At the receiving end of this tangled web of lies and incompetence are the American people. Having been duped into a war that has to date cost the lives of over 2,000 members of the armed forces (not to mention hundreds of our coalition partners and tens of thousands of Iraqis), the question now is how the citizenry of the world's most powerful representative democracy will respond.
Void of a major backlash on the part of the American people in response to the deliberate falsification and deceit that has transpired regarding Iraq and the now-debunked case for war, the Libby indictment may prove to be little more than an exercise in damage control.
Already senior Republican officials, such as Texas Sen. Kay Bailey Hutchinson, are calling the Libby indictment a mere "technicality." Right-wing pundits refer to the indictment as the "criminalization of politics," as if lying one's way into an illegal war of aggression is somehow akin to politics as usual.

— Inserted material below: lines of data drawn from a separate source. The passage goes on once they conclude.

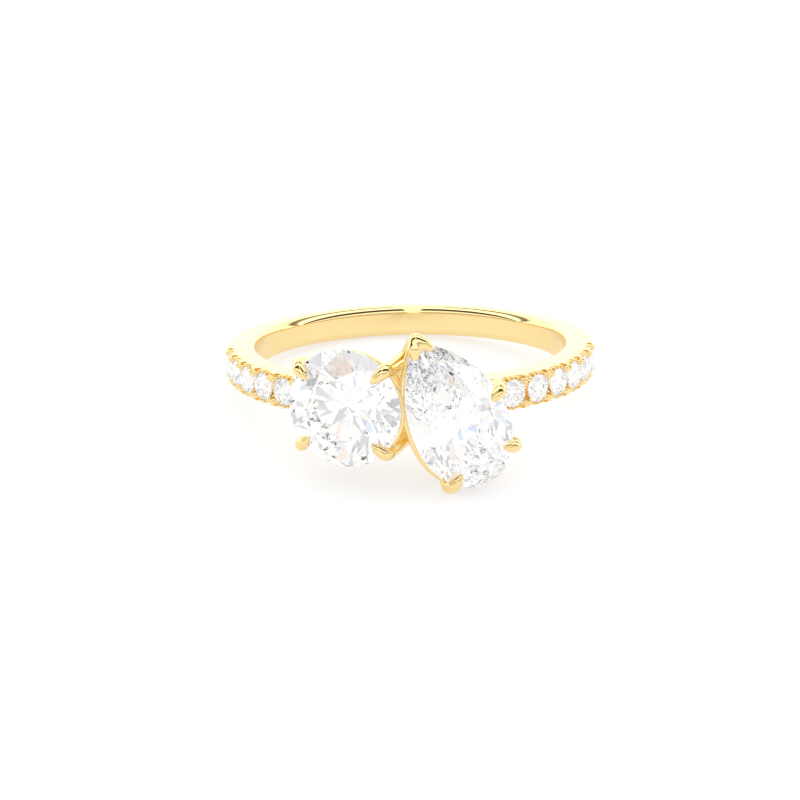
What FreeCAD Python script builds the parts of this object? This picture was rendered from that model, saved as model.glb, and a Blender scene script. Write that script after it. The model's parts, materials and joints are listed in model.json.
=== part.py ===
import FreeCAD, Part
import Sketcher
import math
import os
from FreeCAD import Placement, Rotation, Vector

# Toi et moi ring: a gold hoop with paved shoulders that carries a round and a pear-shaped
# diamond side by side, each in an open claw basket.
#
# The ring is drawn upright in its own axes, with the finger along Z, the stones towards -Y
# and the round stone on the -X side. One placement then lays it on its side, as it rests.
# Every length is in millimetres and every angle in degrees.

os.makedirs("parts", exist_ok=True)
doc = FreeCAD.newDocument("toi_et_moi_ring")

# Driving dimensions

SIZES = [
    ("finger_radius", 8.65, "inside of the hoop, a finger 17.3 mm across"),
    ("band_width", 1.8, "hoop along the finger"),
    ("band_thickness", 1.5, "hoop wall, from the finger outwards"),
    ("finger_edge", 0.15, "rounding of the two inside edges"),
    ("outer_edge", 0.35, "rounding of the two outside edges"),
    ("melee_diameter", 1.48, "small stones of the shoulders"),
    ("melee_count", 7, "small stones in each shoulder"),
    ("melee_first", 22.5, "angle from the head to the first small stone"),
    ("melee_pitch", 9.5, "angle from one small stone to the next"),
    ("seat_clearance", 0.04, "radial room round a small stone"),
    ("seat_depth", 0.38, "straight part of a small stone's seat"),
    ("bead_radius", 0.2, "beads that hold the small stones"),
    ("bead_offset", 0.62, "beads from the middle of the band"),
    ("bead_sink", 0.05, "middles of the beads below the hoop's outside"),
    ("seat_cone_end", 0.2, "radius of a small stone's seat at its bottom"),
    ("seat_cone_share", 0.8, "depth of a seat's cone, as a share of its radius"),
    ("head_reach", 12.1, "girdles of the large stones from the finger's axis"),
    ("round_radius", 3.02, "round stone"),
    ("round_side", -3.32, "round stone, sideways"),
    ("round_rise", 0.31, "round stone, along the finger"),
    ("round_lean", -21.8, "round stone turned outwards"),
    ("pear_half_width", 2.53, "pear stone"),
    ("pear_round_end", 3.32, "pear stone, widest line to its round end"),
    ("pear_point", 5.39, "pear stone, widest line to its point"),
    ("pear_wing_power", 2.26, "how full the sides of the pear are"),
    ("pear_side", 2.57, "pear stone's widest line, sideways"),
    ("pear_rise", -0.84, "pear stone's widest line, along the finger"),
    ("pear_lean", 20.0, "pear stone turned outwards"),
    ("pear_turn", 27.9, "pear stone's point turned towards the round stone"),
    ("girdle_half", 0.08, "half the thickness of a large stone's girdle"),
    ("round_crown_angle", 34.5, "round stone, crown main facets off the girdle plane"),
    ("round_pavilion_angle", 40.9, "round stone, pavilion main facets off the girdle plane"),
    ("pear_crown_height", 0.78, "pear stone, girdle to table"),
    ("pear_pavilion_depth", 2.25, "pear stone, girdle to its lowest point"),
    ("stone_gap", 0.03, "between a large stone and the gold"),
    ("collar_depth", 0.45, "collar below the girdle"),
    ("collar_wire", 0.17, "radius of the collar's wire"),
    ("round_collar_radius", 2.97, "round stone's collar, to the middle of its wire"),
    ("round_collar_shift", 0.12, "round stone's collar, towards the pear stone"),
    ("pear_collar_share", 1.04, "pear stone's collar, outside, as a share of its girdle"),
    ("rail_depth", 1.65, "lower rail below the girdle"),
    ("rail_wire", 0.2, "radius of the lower rail's wire"),
    ("rail_share", 0.64, "lower rail's size, as a share of the girdle's"),
    ("pear_rail_share", 0.72, "pear stone's rail, outside, as a share of its girdle"),
    ("claw_radius", 0.37, "claws at the girdle"),
    ("point_claw_spread", 11.5, "arms of the V-shaped claw, girdle angle from the tip"),
    ("point_claw_lap", 0.1, "arms of the V-shaped claw, inwards of the girdle"),
    ("post_foot", 0.5, "posts between the baskets, radius at the hoop"),
    ("post_top", 0.4, "posts between the baskets, radius at the claws"),
    ("post_knob", 0.45, "balls that join the posts to the claws"),
    ("axis_pitch", -8.3, "the resting ring, head raised by the pear's lowest claw"),
    ("axis_roll", -2.1, "the resting ring, tipped towards the round stone"),
]

sheet = doc.addObject("Spreadsheet::Sheet", "sizes")
for row, (alias, value, meaning) in enumerate(SIZES, start=1):
    sheet.set(f"A{row}", str(value))
    sheet.setAlias(f"A{row}", alias)
    sheet.set(f"B{row}", meaning)
doc.recompute()


def size(alias):
    return float(sheet.get(alias))


def sheet_cell(alias):
    return f"sizes.{alias}"


finger_radius = size("finger_radius")
outer_radius = finger_radius + size("band_thickness")
half_width = size("band_width") / 2
girdle_half = size("girdle_half")


# Hoop: one section turned about the finger's axis, with its four edges rounded

def origin_feature(body, role):
    return next(f for f in body.Origin.OriginFeatures if f.Role == role)


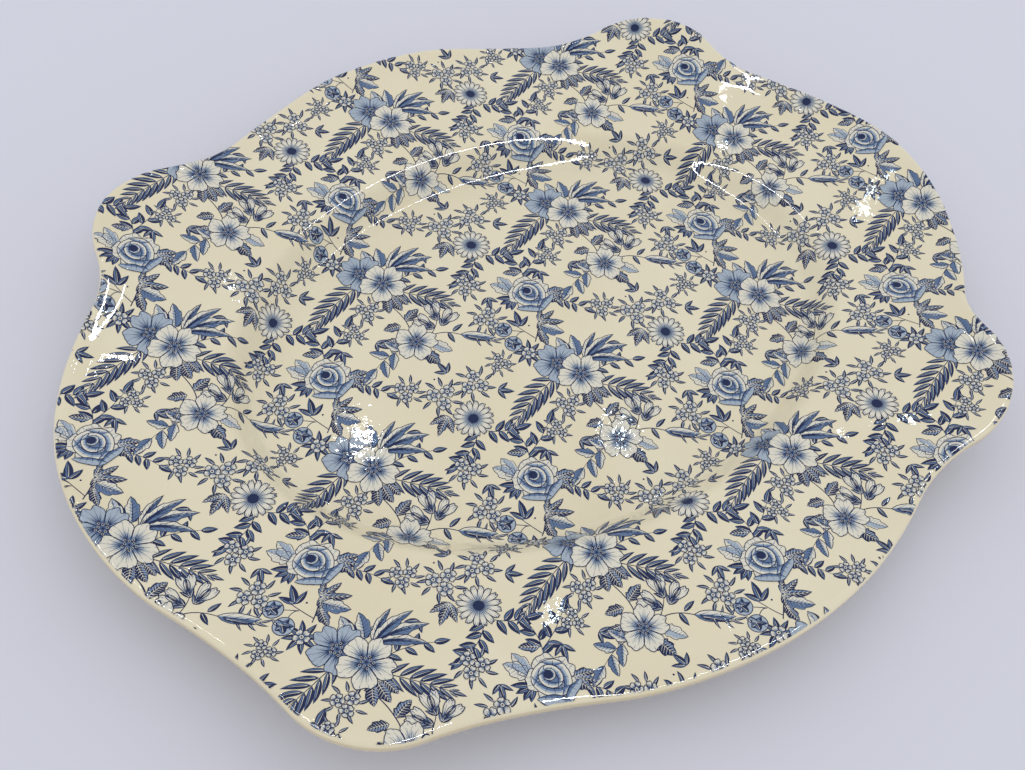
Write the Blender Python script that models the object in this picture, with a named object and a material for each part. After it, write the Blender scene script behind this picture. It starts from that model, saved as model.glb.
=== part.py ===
"""Oval china serving platter with a deep well and four lifted corner lobes.

The ware is one press-moulded earthenware body with its own foot ring. A transfer-print
film lies on its face, and clear glaze covers everything but the tread of the foot ring,
so the coat is two separate skins: one outside the tread and one inside it.

Frame: metres, +Z up, +X along the platter, origin on the table under its middle.
"""

import math

import bmesh
import bpy
import numpy as np

MM = 0.001

# Outline, seen from above: four long arcs, four round corners and eight hollow fillets
HALF_LENGTH = 165.0 * MM
HALF_WIDTH = 135.4 * MM
END_ARC_RADIUS = 86.5 * MM
SIDE_ARC_RADIUS = 141.4 * MM
CORNER_RADIUS = 32.4 * MM
CORNER_CENTRE = (95.9 * MM, 80.1 * MM)
CORNER_FILLETS = (28.4 * MM, 56.8 * MM)
# The corner at -X, -Y was fettled down further, so its hollows are shallower
SLACK_CORNER_CENTRE = (103.6 * MM, 78.4 * MM)
SLACK_CORNER_FILLETS = (170.0 * MM, 197.0 * MM)

# Well: an ellipse half-way up its wall
WELL_HALF_LENGTH = 110.0 * MM
WELL_HALF_WIDTH = 80.0 * MM
WALL_WIDTH = 12.0 * MM
WALL_RISE = 9.3 * MM
FLOOR_HEIGHT = 7.0 * MM

# Edge of the rim: its height waves up at the corners and ends, and down beside the corners
EDGE_HEIGHT = 24.2 * MM
END_LIFT, END_SPREAD = 3.1 * MM, math.radians(16)
LOBE_LIFT, LOBE_ANGLE, LOBE_SPREAD = 6.9 * MM, math.radians(38), math.radians(20)
DIP_DROP, DIP_ANGLE, DIP_SPREAD = 3.4 * MM, math.radians(66), math.radians(18)
LIP_WIDTH = 9.0 * MM
LIP_RISE = 1.4 * MM
EDGE_THICKNESS = 4.6 * MM
EDGE_ROUND = 1.5 * MM

# Underside
WALL_THICKNESS = 4.8 * MM
FOOT_INSET = 4.0 * MM
FOOT_WIDTH = 5.0 * MM
FOOT_TAPER = 1.2 * MM
BASE_HEIGHT = FLOOR_HEIGHT - WALL_THICKNESS

# Skins on the body, with the clearance that keeps each one a separate solid
CLEARANCE = 0.10 * MM
PRINT_THICKNESS = 0.10 * MM
GLAZE_THICKNESS = 0.40 * MM

# Steps around the platter
AROUND = 96


def bump(angle, centre, spread):
    """A smooth hill of height 1 at the centre, flat beyond the spread."""
    reach = np.minimum(np.abs(angle - centre) / spread, 1.0)
    return np.cos(reach * math.pi / 2) ** 2


def folded(angle):
    """The angle mirrored into the first quarter, between +X and +Y."""
    turned = np.abs(np.mod(angle + math.pi, 2 * math.pi) - math.pi)
    return np.minimum(turned, math.pi - turned)


def ray_to_circle(angle, centre, radius, far_side):
    """Distance from the origin along a ray to a circle."""
    along = np.cos(angle) * centre[0] + np.sin(angle) * centre[1]
    squared = along**2 - centre[0] ** 2 - centre[1] ** 2 + radius**2
    root = np.sqrt(np.maximum(squared, 0.0))
    return along + root if far_side else along - root


def fillet_centre(first, first_radius, second, second_radius, fillet, side):
    """Centre of the fillet circle that touches two circles from outside."""
    first_reach = first_radius + fillet
    second_reach = second_radius + fillet
    apart = np.subtract(second, first)
    distance = np.hypot(*apart)
    along = (first_reach**2 - second_reach**2 + distance**2) / (2 * distance)
    across = math.sqrt(first_reach**2 - along**2)
    unit = apart / distance
    return first + unit * along + np.array([-unit[1], unit[0]]) * across * side


def touch_angle(centre, radius, fillet):
    """Direction from the origin to where a circle meets its fillet."""
    towards = np.subtract(fillet, centre)
    point = centre + towards / np.hypot(*towards) * radius
    return math.atan2(point[1], point[0])


def quarter_edge_radius(angle, corner, fillets):
    """Distance from the middle to the outline, for angles between +X and +Y."""
    end = np.array([HALF_LENGTH - END_ARC_RADIUS, 0.0])
    side = np.array([0.0, HALF_WIDTH - SIDE_ARC_RADIUS])
    corner = np.array(corner)
    end_fillet, side_fillet = fillets
    by_end = fillet_centre(end, END_ARC_RADIUS, corner, CORNER_RADIUS, end_fillet, -1)
    by_side = fillet_centre(side, SIDE_ARC_RADIUS, corner, CORNER_RADIUS, side_fillet, 1)
    limits = (
        touch_angle(end, END_ARC_RADIUS, by_end),
        touch_angle(corner, CORNER_RADIUS, by_end),
        touch_angle(corner, CORNER_RADIUS, by_side),
        touch_angle(side, SIDE_ARC_RADIUS, by_side),
    )
    stretches = (
        ray_to_circle(angle, end, END_ARC_RADIUS, True),
        ray_to_circle(angle, by_end, end_fillet, False),
        ray_to_circle(angle, corner, CORNER_RADIUS, True),
        ray_to_circle(angle, by_side, side_fillet, False),
        ray_to_circle(angle, side, SIDE_ARC_RADIUS, True),
    )
    return np.choose(np.digitize(angle, limits), stretches)


def edge_radius(angle):
    """Distance from the middle to the outline, in any direction."""
    usual = quarter_edge_radius(folded(angle), CORNER_CENTRE, CORNER_FILLETS)
    slack = quarter_edge_radius(folded(angle), SLACK_CORNER_CENTRE, SLACK_CORNER_FILLETS)
    return np.where((np.cos(angle) < 0) & (np.sin(angle) < 0), slack, usual)


def well_radius(angle):
    return 1 / np.hypot(np.cos(angle) / WELL_HALF_LENGTH, np.sin(angle) / WELL_HALF_WIDTH)


def edge_height(angle):
    quarter = folded(angle)
    return (
        EDGE_HEIGHT
        + END_LIFT * bump(quarter, 0.0, END_SPREAD)
        + LOBE_LIFT * bump(quarter, LOBE_ANGLE, LOBE_SPREAD)
        - DIP_DROP * bump(quarter, DIP_ANGLE, DIP_SPREAD)
    )


def smooth(share):
    share = np.clip(share, 0.0, 1.0)
    return share * share * (3 - 2 * share)


def face_height(radius, angle):
    """Height of the body's face: flat floor, wall of the well, sloping rim, upturned lip."""
    shoulder = well_radius(angle) + WALL_WIDTH / 2
    edge = edge_radius(angle)
    wall = WALL_RISE * smooth((radius - well_radius(angle)) / WALL_WIDTH + 0.5)
    rim_rise = edge_height(angle) - FLOOR_HEIGHT - WALL_RISE - LIP_RISE
    rim = rim_rise * np.clip((radius - shoulder) / (edge - shoulder), 0.0, 1.0)
    lip = LIP_RISE * smooth((radius - edge + LIP_WIDTH) / LIP_WIDTH)
    return FLOOR_HEIGHT + wall + rim + lip


def ring(radius, height, angle):
    return np.stack([radius * np.cos(angle), radius * np.sin(angle), height], axis=-1)


def body_rings():
    """Rings of points from the middle of the face, over the edge, to the middle of the base.

    Returns the rings and the places along them where the skins start and stop.
    """
    angle = np.arange(AROUND) * 2 * math.pi / AROUND
    well = well_radius(angle)
    edge = edge_radius(angle)
    flat = np.zeros(AROUND)
    lip_foot = edge - LIP_WIDTH
    lip_top = edge - EDGE_ROUND
    wall_steps = [well + share * WALL_WIDTH for share in (-0.5, -0.2, 0.2, 0.5)]
    rim_middle = (wall_steps[-1] + lip_foot) / 2

    face = [*wall_steps, rim_middle, lip_foot, lip_top]
    rings = [ring(flat, flat + FLOOR_HEIGHT, angle)]
    rings += [ring(radius, face_height(radius, angle), angle) for radius in face]
    last_printed = len(rings) - 2

    lip_height = face_height(lip_top, angle)
    corner = EDGE_ROUND * (1 - math.sqrt(0.5))
    insets = (corner, 0.0, 0.0, corner, EDGE_ROUND)
    drops = (corner, EDGE_ROUND, EDGE_THICKNESS - EDGE_ROUND, EDGE_THICKNESS - corner, EDGE_THICKNESS)
    for inset, drop in zip(insets, drops):
        rings.append(ring(edge - inset, lip_height - drop, angle))
    for radius in (lip_foot, wall_steps[-1] + WALL_THICKNESS / 2):
        rings.append(ring(radius, face_height(radius, angle) - WALL_THICKNESS, angle))

    tread_outside = well - FOOT_INSET
    tread_inside = tread_outside - FOOT_WIDTH
    rings.append(ring(tread_outside + FOOT_TAPER, flat + BASE_HEIGHT, angle))
    last_outside = len(rings) - 1
    rings.append(ring(tread_outside, flat, angle))
    rings.append(ring(tread_inside, flat, angle))
    rings.append(ring(tread_inside - FOOT_TAPER, flat + BASE_HEIGHT, angle))
    first_inside = len(rings) - 1
    rings.append(ring(flat, flat + BASE_HEIGHT, angle))
    return np.array(rings), last_printed, last_outside, first_inside


def ring_normals(rings):
    """Outward directions at every point of the rings, from the neighbouring points."""
    along = np.gradient(rings, axis=0)
    around = np.roll(rings, -1, axis=1) - np.roll(rings, 1, axis=1)
    normals = np.cross(along, around)
    lengths = np.linalg.norm(normals, axis=-1, keepdims=True)
    normals = normals / np.maximum(lengths, 1e-12)
    normals[0] = (0.0, 0.0, 1.0)
    normals[-1] = (0.0, 0.0, -1.0)
    return normals


def add_skin_faces(mesh, rows, inside_out):
    """Faces between neighbouring rows. A row of one vertex is the middle of a fan."""
    for near, far in zip(rows, rows[1:]):
        for step in range(AROUND):
            following = (step + 1) % AROUND
            corners = [near[step % len(near)], far[step % len(far)]]
            corners += [far[following % len(far)], near[following % len(near)]]
            triangles = [corners[:3], [corners[0], corners[2], corners[3]]]
            for triangle in triangles:
                if len(set(triangle)) < 3:
                    continue
                mesh.faces.new(triangle[::-1] if inside_out else triangle)


def vertex_rows(mesh, rings):
    """Vertices for each ring, and one vertex for a ring that has shrunk to a point."""
    rows = []
    for points in rings:
        is_point = np.ptp(points, axis=0).max() < 1e-9
        rows.append([mesh.verts.new(point) for point in (points[:1] if is_point else points)])
    return rows


def add_object(name, mesh, material):
    data = bpy.data.meshes.new(name)
    bmesh.ops.recalc_face_normals(mesh, faces=mesh.faces)
    mesh.to_mesh(data)
    mesh.free()
    data.materials.append(material)
    data.shade_smooth()
    data.set_sharp_from_angle(angle=math.radians(40))
    made = bpy.data.objects.new(name, data)
    bpy.context.scene.collection.objects.link(made)
    return made


def add_solid(name, rings, material):
    """A closed solid whose rings run from one pole to the other."""
    mesh = bmesh.new()
    add_skin_faces(mesh, vertex_rows(mesh, rings), inside_out=False)
    return add_object(name, mesh, material)


def add_skin(name, rings, normals, inner, thickness, material):
    """A thin closed coat that follows the rings at a distance and covers one of their poles."""
    if np.ptp(rings[-1], axis=0).max() < 1e-9:
        rings = rings[::-1]
        normals = normals[::-1]
    mesh = bmesh.new()
    inside = vertex_rows(mesh, rings + normals * inner)
    outside = vertex_rows(mesh, rings + normals * (inner + thickness))
    add_skin_faces(mesh, outside, inside_out=False)
    add_skin_faces(mesh, inside, inside_out=True)
    add_skin_faces(mesh, [outside[-1], inside[-1]], inside_out=False)
    return add_object(name, mesh, material)


def principled(name, colour, roughness, coat=0.0):
    material = bpy.data.materials.new(name)
    material.use_nodes = True
    shader = material.node_tree.nodes["Principled BSDF"]
    shader.inputs["Base Color"].default_value = (*colour, 1.0)
    shader.inputs["Roughness"].default_value = roughness
    shader.inputs["Metallic"].default_value = 0.0
    shader.inputs["Coat Weight"].default_value = coat
    return material


def build_platter():
    rings, last_printed, last_outside, first_inside = body_rings()
    normals = ring_normals(rings)

    bisque = principled("bisque_earthenware", (0.78, 0.71, 0.56), 0.75)
    ink = principled("cobalt_print", (0.05, 0.09, 0.24), 0.35)
    glaze = principled("clear_glaze", (0.86, 0.80, 0.66), 0.08, coat=1.0)

    add_solid("earthenware_body", rings, bisque)
    printed = slice(0, last_printed + 1)
    add_skin("face_print", rings[printed], normals[printed], CLEARANCE, PRINT_THICKNESS, ink)
    under_glaze = 2 * CLEARANCE + PRINT_THICKNESS
    outside = slice(0, last_outside + 1)
    add_skin("outer_glaze", rings[outside], normals[outside], under_glaze, GLAZE_THICKNESS, glaze)
    inside = slice(first_inside, None)
    add_skin("base_glaze", rings[inside], normals[inside], under_glaze, GLAZE_THICKNESS, glaze)


def clear_scene():
    for existing in list(bpy.data.objects):
        bpy.data.objects.remove(existing, do_unlink=True)


clear_scene()
build_platter()
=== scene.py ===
"""Looks of the china serving platter: fine glazed surfaces and a floral transfer print.

The print is drawn flat, in millimetres, as one repeat of a pattern. The repeat is tiled, laid
over the face as a sheet that follows the surface, and cut off a little inside the edge.
"""

import math

import bpy
import numpy as np
from mathutils import Matrix, Vector
from mathutils.geometry import tessellate_polygon


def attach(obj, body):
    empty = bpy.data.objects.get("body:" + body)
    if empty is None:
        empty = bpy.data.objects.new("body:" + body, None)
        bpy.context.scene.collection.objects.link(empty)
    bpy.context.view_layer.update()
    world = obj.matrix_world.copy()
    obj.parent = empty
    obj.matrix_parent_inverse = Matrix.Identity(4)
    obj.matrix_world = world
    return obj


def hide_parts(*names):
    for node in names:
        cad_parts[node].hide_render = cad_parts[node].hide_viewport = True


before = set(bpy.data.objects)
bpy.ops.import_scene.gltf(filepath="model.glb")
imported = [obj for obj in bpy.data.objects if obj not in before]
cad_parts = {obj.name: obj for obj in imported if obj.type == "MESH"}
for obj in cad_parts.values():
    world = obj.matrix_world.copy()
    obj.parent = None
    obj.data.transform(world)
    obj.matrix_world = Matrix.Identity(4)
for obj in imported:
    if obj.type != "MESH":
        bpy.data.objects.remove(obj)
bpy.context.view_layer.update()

MM = 0.001

# ---- shape of the ware
# These sizes are the CAD model's own.
HALF_LENGTH = 165.0 * MM
HALF_WIDTH = 135.4 * MM
END_ARC_RADIUS = 86.5 * MM
SIDE_ARC_RADIUS = 141.4 * MM
CORNER_RADIUS = 32.4 * MM
CORNER_CENTRE = (95.9 * MM, 80.1 * MM)
CORNER_FILLETS = (28.4 * MM, 56.8 * MM)
SLACK_CORNER_CENTRE = (103.6 * MM, 78.4 * MM)
SLACK_CORNER_FILLETS = (170.0 * MM, 197.0 * MM)

WELL_HALF_LENGTH = 110.0 * MM
WELL_HALF_WIDTH = 80.0 * MM
WALL_WIDTH = 12.0 * MM
WALL_RISE = 9.3 * MM
FLOOR_HEIGHT = 7.0 * MM

EDGE_HEIGHT = 24.2 * MM
END_LIFT, END_SPREAD = 3.1 * MM, math.radians(16)
LOBE_LIFT, LOBE_ANGLE, LOBE_SPREAD = 6.9 * MM, math.radians(38), math.radians(20)
DIP_DROP, DIP_ANGLE, DIP_SPREAD = 3.4 * MM, math.radians(66), math.radians(18)
LIP_WIDTH = 9.0 * MM
LIP_RISE = 1.4 * MM
EDGE_THICKNESS = 4.6 * MM
EDGE_ROUND = 1.5 * MM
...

If the American people go along with such blatant attempts at obscuring the reality of the criminal conspiracy that has been committed, then it is perhaps time we finally lay to rest this experiment we call American democracy.
At the very minimum, Congress should be compelled into action. The Senate Select Committee on Intelligence, and in particular its two senior senators, Pat Robertson, R-Kan., and Jay Rockefeller, D-W.Va, should not only complete their investigation into how the Bush administration used (or misused) intelligence to formulate Iraq policy, but also re-open its initial report into the so-called "intelligence failure" regarding the flawed WMD assessments, with the intent to indict any and all who conspired to keep relevant information from, or made false statements to, that committee during the conduct of its original investigation.
There must be a wider investigation into the totality of the criminal conspiracy undertaken by the Bush administration to defraud Congress and the American people about the issue of war with Iraq, and in particular the case used to justify the invasion of that country.
The crime that was committed goes far beyond the outing of a rogue diplomat's CIA-affiliated spouse, as serious as that charge may be. The deliberate and systematic manner in which the Bush administration, from the president on down, peddled misleading, distorted and fabricated information to Congress and the American people represents a frontal assault on the very system of government the United States of America proclaims to champion.